Twenty years later labor was still demanding public housing. In 1939 the presidents of both the AFL and CIO councils spoke at a City Council hearing and urged that Rochester adopt a public housing program. In 1940 labor demanded a local Housing Authority and sought to have the City Manager removed for shelving it. The CTLC’s Committee on Housing called a meeting of civic leaders that led to establishing a Citizens City Planning & Housing Council, with which both the CTLC and the Allied Building Trades Council affiliated. The CTLC continued to press for a Housing Authority so Rochester could receive federal and state funds for low-cost housing.

By early 1945 the AFL had presented an 8-point postwar economic program which included federal housing programs.

Soon Rochester formed the Better Housing Association, organized to stimulate interest in a city Housing Authority, and the unions’ own Labor Chest donated $4,000 to defray the Association’s first year expenses. By the end of the year the city had a new Civic Housing Advisory Committee, to which the Mayor named Allied Building Trades officers.
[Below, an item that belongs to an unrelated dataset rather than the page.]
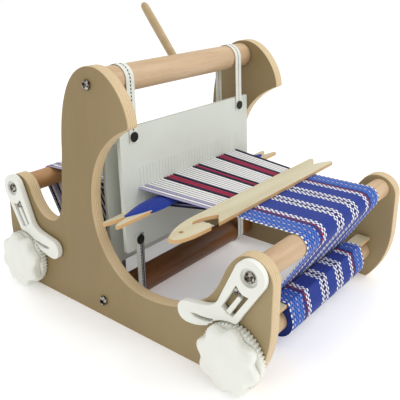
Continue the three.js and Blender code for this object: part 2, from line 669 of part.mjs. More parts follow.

The post-war housing shortage remained critical, however, and in early 1946 CTLC President Anthony Capone presented a plan, endorsed by the Religion and Labor Council, calling for the diversion of all building materials and labor to home construction for six months and the erection of temporary low-cost housing, including quonset huts.

In 1961 the Rochester Labor Council (RLC) was actively supporting the retention of rent controls in Rochester. From 1962 through 1964 the Council was confronting discrimination in housing — according to the NYS Commission for Human Rights, the most significant racial problem in Rochester. When the RLC formed a Civil Rights Committee in November of 1962, their first action was to push for stronger NYS anti-discrimination laws. Alex Gaby, Labor News editor, wrote in 1963 “there must be penal laws which make it a crime — not a wrist-slapping lecture — but a penal crime to deny any abode, anywhere, multiple or single, to any person who can afford it merely on the grounds of the color of his skin or by the way he worships his God; our do-gooders must realize it has been pathetically proven that we have not put our deeds where our consciences lie and there is still discrimination here in Rochester, and here in Monroe County, against non-whites in our midst.”

At the January, 1965 delegates meeting, the RLC had members sign the Open Occupancy pledge, stating that they would not discriminate on the basis of race, color or religion when selling their houses.

Throughout the 1960s and 1970s there were many proposals to have the Council or individual unions construct housing for low to middle income families. One plan that came to fruition was the Jack Kenny Memorial Housing development established in 1974 by IUE District 3 on Garland Avenue, off of Mt. Read Boulevard. The complex included 92 low-rent units for seniors and handicapped persons. Both the RLC and the Building Trades Council consistently supported city initiatives to provide such housing.